Every line that contains the word "scene" should be copied.
#### SOURCE MATERIAL ####
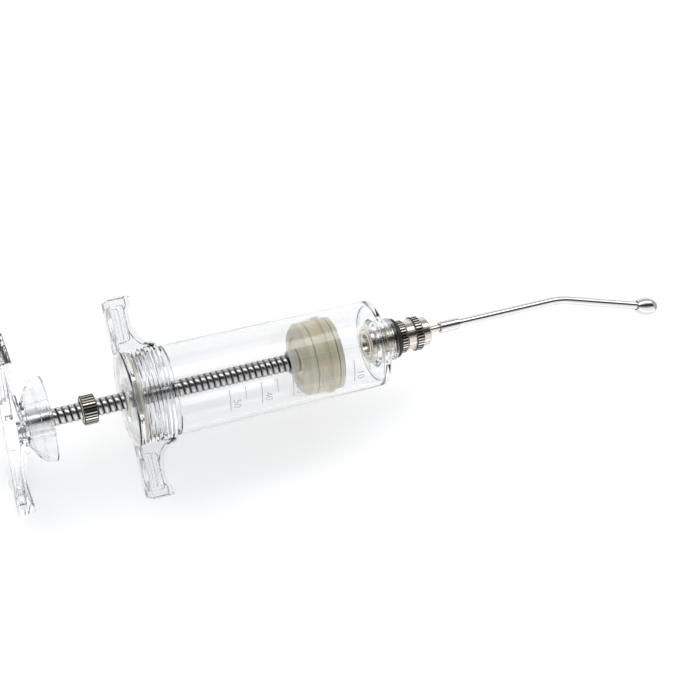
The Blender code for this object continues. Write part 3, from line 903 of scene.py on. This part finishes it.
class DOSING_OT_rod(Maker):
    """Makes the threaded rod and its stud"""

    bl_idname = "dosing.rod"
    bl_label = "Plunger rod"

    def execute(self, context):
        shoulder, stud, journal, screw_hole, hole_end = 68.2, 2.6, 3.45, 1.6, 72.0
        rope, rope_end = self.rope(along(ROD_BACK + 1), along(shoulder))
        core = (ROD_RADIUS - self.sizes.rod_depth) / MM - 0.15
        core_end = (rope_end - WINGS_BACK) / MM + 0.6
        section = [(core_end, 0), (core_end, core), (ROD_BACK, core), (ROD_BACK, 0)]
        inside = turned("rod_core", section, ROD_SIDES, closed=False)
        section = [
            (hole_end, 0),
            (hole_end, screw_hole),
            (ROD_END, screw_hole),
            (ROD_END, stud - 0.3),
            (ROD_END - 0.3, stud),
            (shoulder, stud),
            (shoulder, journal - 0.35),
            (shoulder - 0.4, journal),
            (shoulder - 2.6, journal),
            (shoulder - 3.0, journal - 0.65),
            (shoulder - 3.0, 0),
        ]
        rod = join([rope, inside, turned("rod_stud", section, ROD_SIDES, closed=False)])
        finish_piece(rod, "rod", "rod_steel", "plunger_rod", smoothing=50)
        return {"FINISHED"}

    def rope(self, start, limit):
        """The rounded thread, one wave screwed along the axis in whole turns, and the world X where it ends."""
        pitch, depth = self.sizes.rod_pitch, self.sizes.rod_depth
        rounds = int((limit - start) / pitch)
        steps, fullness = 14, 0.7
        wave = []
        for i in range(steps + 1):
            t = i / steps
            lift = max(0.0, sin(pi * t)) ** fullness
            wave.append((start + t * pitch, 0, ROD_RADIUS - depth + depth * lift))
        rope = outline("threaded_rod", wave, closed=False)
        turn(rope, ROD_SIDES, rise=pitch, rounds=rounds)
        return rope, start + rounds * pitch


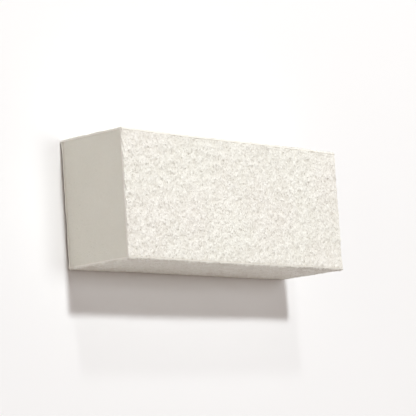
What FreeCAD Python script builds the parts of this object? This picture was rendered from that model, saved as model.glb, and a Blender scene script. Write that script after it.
####
ANSWER TO THE EXERCISE →
The Blender code for this object continues. Write part 3, from line 903 of scene.py on. This part finishes it.
What FreeCAD Python script builds the parts of this object? This picture was rendered from that model, saved as model.glb, and a Blender scene script. Write that script after it.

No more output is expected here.